Not only does software evolve: the entire software ecosystem evolves. This refers not only to the application at hand, but to the development tools, the development environment, the company that contains that environment, the population of employees who work with the tools and write the software, the competing software offerings from other, competing business endeavors (and all the constituent parts as for the first company), the customer base to which they (hopefully) cater, and the niche market itself. Even the enclosing, total socioeconomic system evolves, and this has a sort of trickle-down effect on all the parts of your software ecosystem to which I have referred. This socioeconomic system is of course defined (mostly) by the myriad of niche markets, both like and unlike your own, that are constantly evolving. It’s all an immensely complex system that, when left to its devices, dances an intricate ballet like a perfectly synchronized dance troupe of more than six billion dancers.
So what’s the problem with huge, unluggable enterprise frameworks?
Well . . . nothing absolute. They’re just used according to decisions predicated upon assumptions that aren’t based in a clear view of what constitutes an ecosystem.
Case study: Viaweb.
Eminent Lisp hacker, venture capitalist, geek startup mentor, and essayist Paul Graham got together with a partner (Robert Morris) and produced a real mover-and-shaker of a killer app that helped to define the future (now current) landscape of Web-based e-commerce. They kicked butt all over their competitors. Paul attributes this all to Viaweb’s use of Lisp, its bold and forward thinking idea-generation geek startup environment, and other factors that fly in the face of generations of ponderous corporate juggernaut economics. They did so well that Yahoo! bought Viaweb to the tune of $49 million dollars.

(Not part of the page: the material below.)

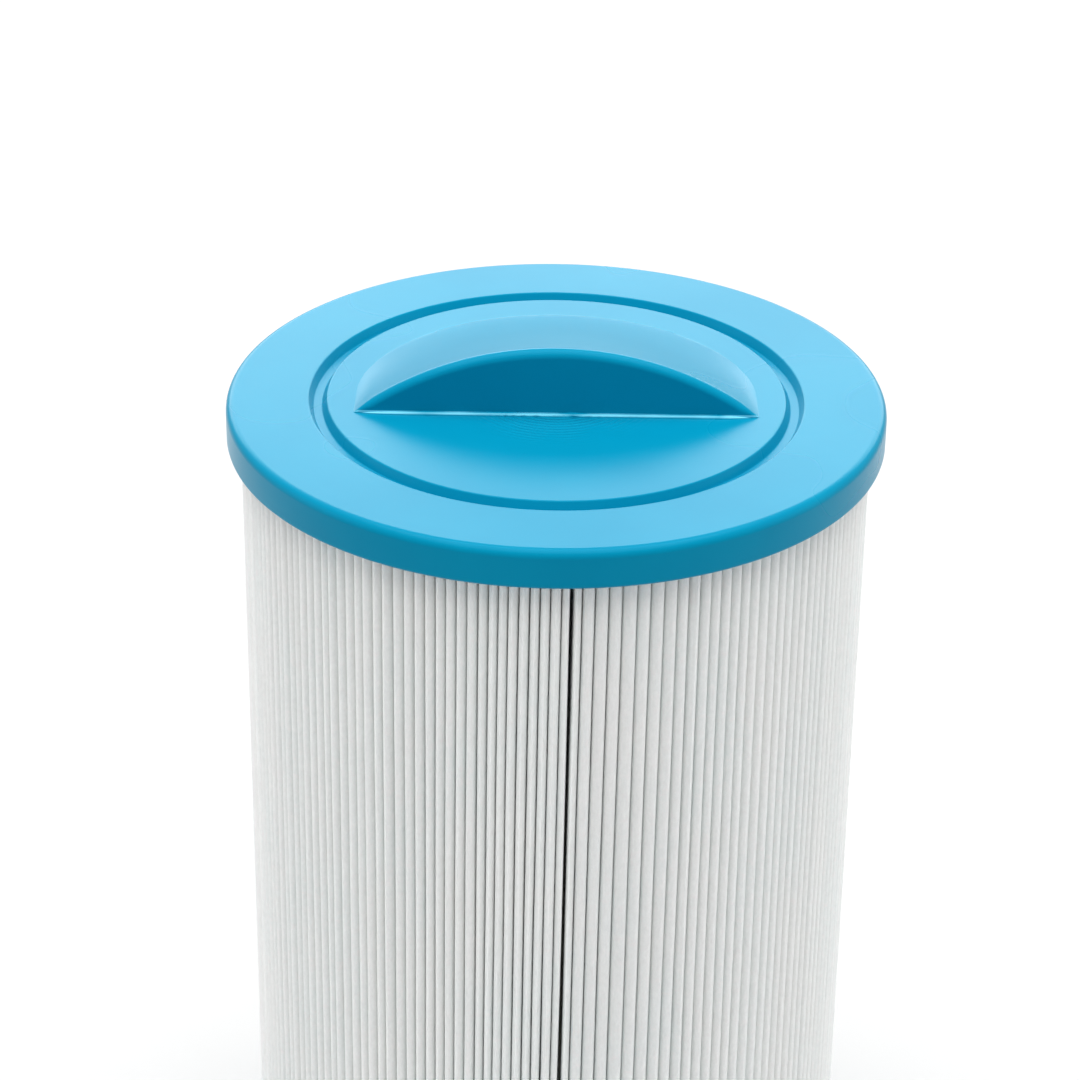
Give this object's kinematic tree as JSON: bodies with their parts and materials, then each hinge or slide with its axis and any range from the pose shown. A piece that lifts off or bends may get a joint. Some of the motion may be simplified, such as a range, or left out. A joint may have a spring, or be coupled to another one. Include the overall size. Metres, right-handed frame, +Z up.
{
  "type": "filter cartridge",
  "caption": "Screw-in pleated filter cartridge for pools and spas, with cast end caps, a half-moon grip on top and a coarse male thread below.",
  "frame": {"origin": "middle of the threaded adaptor's lower end, the lowest point of the cartridge as it stands", "axes": "+Z up along the cartridge's axis to the top end cap; -Y is the side that the grip's flat face looks to"},
  "size_m": [0.1524, 0.1524, 0.2763],
  "materials": {
    "blue_cap": "satin cast polyurethane",
    "white_media": "spunbonded polyester felt",
    "white_plastic": "moulded, fine satin",
    "seam_glue": "hot-melt bead"
  },
  "bodies": {
    "root": {"top_end_cap": "blue_cap", "bottom_end_cap": "blue_cap", "pleated_media_1": "white_media", "pleated_media_2": "white_media", "pleated_media_3": "white_media", "pleated_media_4": "white_media", "pleated_media_5": "white_media", "pleated_media_6": "white_media", "pleated_media_7": "white_media", "pleated_media_8": "white_media", "seam_bead": "seam_glue", "core_section_1": "white_plastic", "core_section_2": "white_plastic", "core_section_3": "white_plastic", "core_section_4": "white_plastic", "thread_adaptor": "white_plastic"}
  },
  "joints": []
}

This became the Yahoo! Merchant Solutions system that exists today, the largest individual e-commerce platform system in the world. Very little of its evolving codebase, if any, is still being written in Common Lisp today.
This is a sign of several things, perhaps most notably that Yahoo! isn’t hiring people like Paul Graham and Robert Morris (who made Viaweb, and made it a success, in the first place) to contribute to that evolution. Yahoo! is hiring what huge corporations’ middle managers always hire: the “safe bet”. They want to freeze the dynamics of the ecosystem at current state, which has Yahoo! at the top. Unfortunately for them, that position of eminence is beginning to erode. What went wrong?

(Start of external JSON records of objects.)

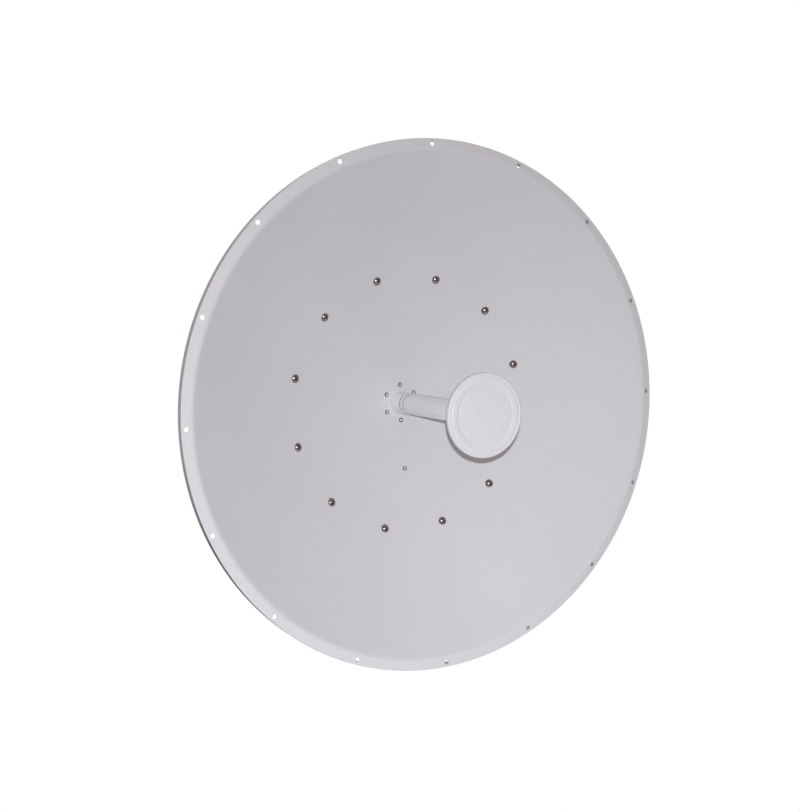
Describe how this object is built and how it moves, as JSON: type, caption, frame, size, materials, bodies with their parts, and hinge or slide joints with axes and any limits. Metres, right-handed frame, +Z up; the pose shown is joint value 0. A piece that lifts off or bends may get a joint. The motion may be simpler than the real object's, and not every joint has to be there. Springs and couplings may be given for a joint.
{
  "type": "parabolic dish antenna",
  "caption": "Solid round parabolic dish with a splash-plate feed on a central tube, a back ring, and an azimuth and elevation mount that clamps to a mast.",
  "frame": {"origin": "on the mast axis, level with the elevation axis, midway between the two mast jaws", "axes": "+Z up along the mast; the dish faces -Y; +X to the right as seen from the front of the dish"},
  "size_m": [1.2, 0.8161, 1.2],
  "materials": {
    "reflector_paint": "satin",
    "galvanised_steel": "satin",
    "zinc_plated_steel": "satin",
    "stainless_screw": "satin",
    "feed_metal": "satin",
    "white_plastic": "satin",
    "cast_aluminium": "satin",
    "connector_brass": "gloss",
    "rubber": "matte"
  },
  "bodies": {
    "mast_bracket": {"mast_bracket": "galvanised_steel", "swivel_bolt_upper": "zinc_plated_steel", "swivel_bolt_lower": "zinc_plated_steel", "clamp_bolt_upper_left": "zinc_plated_steel", "clamp_bolt_upper_right": "zinc_plated_steel", "clamp_bolt_lower_left": "zinc_plated_steel", "clamp_bolt_lower_right": "zinc_plated_steel"},
    "jaw_upper": {"jaw_upper": "galvanised_steel"},
    "jaw_lower": {"jaw_lower": "galvanised_steel"},
    "yoke": {"yoke": "galvanised_steel", "pivot_bolt_left": "zinc_plated_steel", "pivot_bolt_right": "zinc_plated_steel", "lock_bolt_left": "zinc_plated_steel", "lock_bolt_right": "zinc_plated_steel", "azimuth_eye_bolt": "zinc_plated_steel"},
    "azimuth_rod": {"azimuth_rod": "zinc_plated_steel"},
    "azimuth_trunnion": {"azimuth_trunnion": "zinc_plated_steel"},
    "reflector_frame": {"reflector": "reflector_paint", "back_ring": "galvanised_steel", "ring_bolt_01": "stainless_screw", "ring_bolt_02": "stainless_screw", "ring_bolt_03": "stainless_screw", "ring_bolt_04": "stainless_screw", "ring_bolt_05": "stainless_screw", "ring_bolt_06": "stainless_screw", "ring_bolt_07": "stainless_screw", "ring_bolt_08": "stainless_screw", "ring_bolt_09": "stainless_screw", "ring_bolt_10": "stainless_screw", "ring_bolt_11": "stainless_screw", "ring_bolt_12": "stainless_screw", "hub_screw_1": "stainless_screw", "hub_screw_2": "stainless_screw", "hub_screw_3": "stainless_screw", "hub_screw_4": "stainless_screw", "hub_screw_5": "stainless_screw", "hub_screw_6": "stainless_screw", "earth_screw": "stainless_screw", "hub_gasket": "rubber", "feed_flange": "feed_metal", "ear_left": "galvanised_steel", "ear_right": "galvanised_steel", "ear_bolt_1": "zinc_plated_steel", "ear_bolt_2": "zinc_plated_steel", "ear_bolt_3": "zinc_plated_steel", "ear_bolt_4": "zinc_plated_steel", "elevation_bar": "zinc_plated_steel"},
    "feed": {"feed_lock_ring": "feed_metal", "feed_tube": "feed_metal", "dielectric_cone": "white_plastic", "subreflector": "feed_metal", "feed_cap": "white_plastic", "omt_body": "cast_aluminium", "connector_h": "connector_brass", "connector_v": "connector_brass"},
    "elevation_rod": {"elevation_rod": "zinc_plated_steel"},
    "elevation_trunnion": {"elevation_trunnion": "zinc_plated_steel", "elevation_nut_front": "zinc_plated_steel", "elevation_nut_rear": "zinc_plated_steel"}
  },
  "joints": [
    {"name": "azimuth", "type": "hinge", "parent": "mast_bracket", "child": "yoke", "pos_m": [0, -0.12, 0], "axis": [0, 0, 1], "range_deg": [-10, 10]},
    {"name": "elevation", "type": "hinge", "parent": "yoke", "child": "reflector_frame", "pos_m": [0, -0.215, 0], "axis": [-1, 0, 0], "range_deg": [-15, 15]},
    {"name": "polarisation", "type": "hinge", "parent": "reflector_frame", "child": "feed", "pos_m": [0, -0.33, 0], "axis": [0, -1, 0], "range_deg": [-45, 45]},
    {"name": "elevation_rod_eye", "type": "hinge", "parent": "reflector_frame", "child": "elevation_rod", "pos_m": [0, -0.2675, -0.106], "axis": [-1, 0, 0], "range_deg": [-7.5, 7.5]},
    {"name": "elevation_trunnion_turn", "type": "hinge", "parent": "yoke", "child": "elevation_trunnion", "pos_m": [0, -0.1625, -0.106], "axis": [-1, 0, 0], "range_deg": [-7.5, 7.5]},
    {"name": "azimuth_rod_eye", "type": "hinge", "parent": "yoke", "child": "azimuth_rod", "pos_m": [0.03, -0.22, 0.185], "axis": [0, 0, 1], "range_deg": [-5, 5]},
    {"name": "azimuth_trunnion_turn", "type": "hinge", "parent": "mast_bracket", "child": "azimuth_trunnion", "pos_m": [0.1, -0.15, 0.185], "axis": [0, 0, 1], "range_deg": [-5, 5]},
    {"name": "jaw_upper_slide", "type": "slide", "parent": "mast_bracket", "child": "jaw_upper", "axis": [0, 1, 0], "range_m": [-0.03, 0.028]},
    {"name": "jaw_lower_slide", "type": "slide", "parent": "mast_bracket", "child": "jaw_lower", "axis": [0, 1, 0], "range_m": [-0.03, 0.028]}
  ],
  "couplings": [
    {"joint": "elevation_rod_eye", "follows": "elevation", "ratio": -0.5},
    {"joint": "elevation_trunnion_turn", "follows": "elevation", "ratio": 0.5},
    {"joint": "azimuth_rod_eye", "follows": "azimuth", "ratio": -0.5},
    {"joint": "azimuth_trunnion_turn", "follows": "azimuth", "ratio": 0.5}
  ]
}
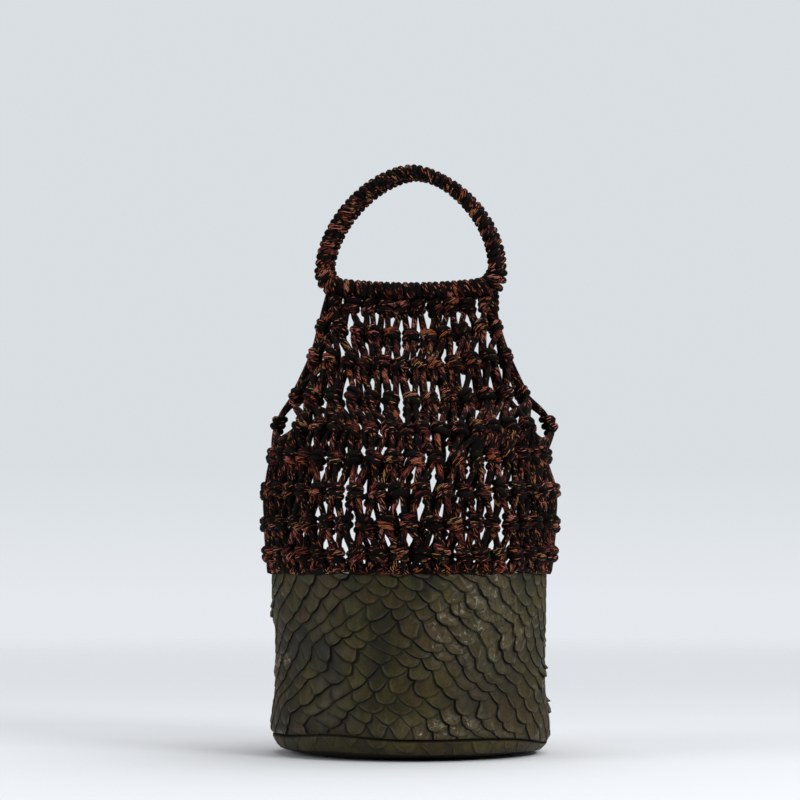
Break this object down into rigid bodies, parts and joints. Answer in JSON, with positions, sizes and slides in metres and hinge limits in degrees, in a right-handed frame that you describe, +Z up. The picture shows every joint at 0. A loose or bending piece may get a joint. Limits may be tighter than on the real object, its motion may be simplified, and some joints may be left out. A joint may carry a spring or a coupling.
{
  "type": "macrame bucket bag",
  "caption": "Bucket bag with a scaly leather lower wall and base, a knotted cord net above it, and twin cord-wrapped D handles.",
  "frame": {"origin": "on the surface it stands on, under the middle of the round base", "axes": "+Z up through the handles, the front faces -Y, +X to the right seen from the front, along the handle bars"},
  "size_m": [0.2145, 0.2145, 0.4195],
  "materials": {
    "leather": "semi-gloss",
    "cord": "matte"
  },
  "bodies": {
    "root": {"leather_base": "leather", "leather_wall": "leather", "macrame_net": "cord", "handle_front": "cord", "handle_back": "cord"}
  },
  "joints": []
}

That’s the end of the case study. Let’s examine the lesson from this, now.
The world moved on. New, dynamic up-and-comers are popping up all the time. The Web is still a relatively free market, and allows a heck of a lot of room for startups to take a shot without utterly destroying the lives of the people taking those shots. There’s nothing to lose, as long as you’re not someone like Yahoo! (which has only its eminent position in the market to lose, for now).
In an ecosystem, something like Viaweb is an organism. It comes into being, it evolves, it flourishes, it changes — ultimately, it grows old, is overtaken by younger efforts, and dies. Yahoo! has it (under its new name) on life support and steroids, so it will not give up the ghost and still looks healthy. Given time, it will fall by the wayside and become irrelevant, unless something is done to inject some actual youth back into the thing. That’s not a problem, though, unless you’re a Yahoo! stockholder or employee banking your entire financial existence on the ability of a corporate behemoth to maintain a dominant stasis in what is naturally a very dynamic system. Stasis in dynamic systems has an official, descriptive name, by the way: stagnation.
It’s only the masses of money accumulated by Yahoo!, and brand recognition, that will sustain it against the threat of smaller, more effective competitors. It is only governmental interference in the market in the form of corporate law that allows Yahoo! to sustain that financial solvency and manipulate market forces in the short term to eke out a few more years of market dominance for major business components like Yahoo! Merchant Solutions. Without that, it would be brought down by younger, better competitors who would simultaneously fill its niche and advance the state of the art, even inventing new niches that are more efficient at generating wealth in a socioeconomic system.
If you want advancement, innovation, and real wealth generation that positively effects the entire socioeconomic system worldwide, let the ecosystem do its work. Let evolution happen. Let the strong flourish and the weak perish, no matter how much brand recognition the weak organisms may carry.
Paul Graham, by way of a newish sort of venture capital firm called Y Combinator, is contributing materially (and actively) to enabling the natural processes of software ecosystems, providing a dyke of sorts to prevent the sea of corporate power from drowning evolving new innovations before they have a chance to grow into real threats — and, simultaneously, into benefits for everyone in the market (note that I do not consider a collection of incorporation documents to qualify as part of “everyone”). Huge corporations aligned toward market dominance practices intended to ensure continued survival despite their corpulent bloat, on the other hand, are the old has-beens that would best serve us by getting replaced.
Death is part of an ecosystem. It’s a cycle of life for a reason: it just makes good economic sense.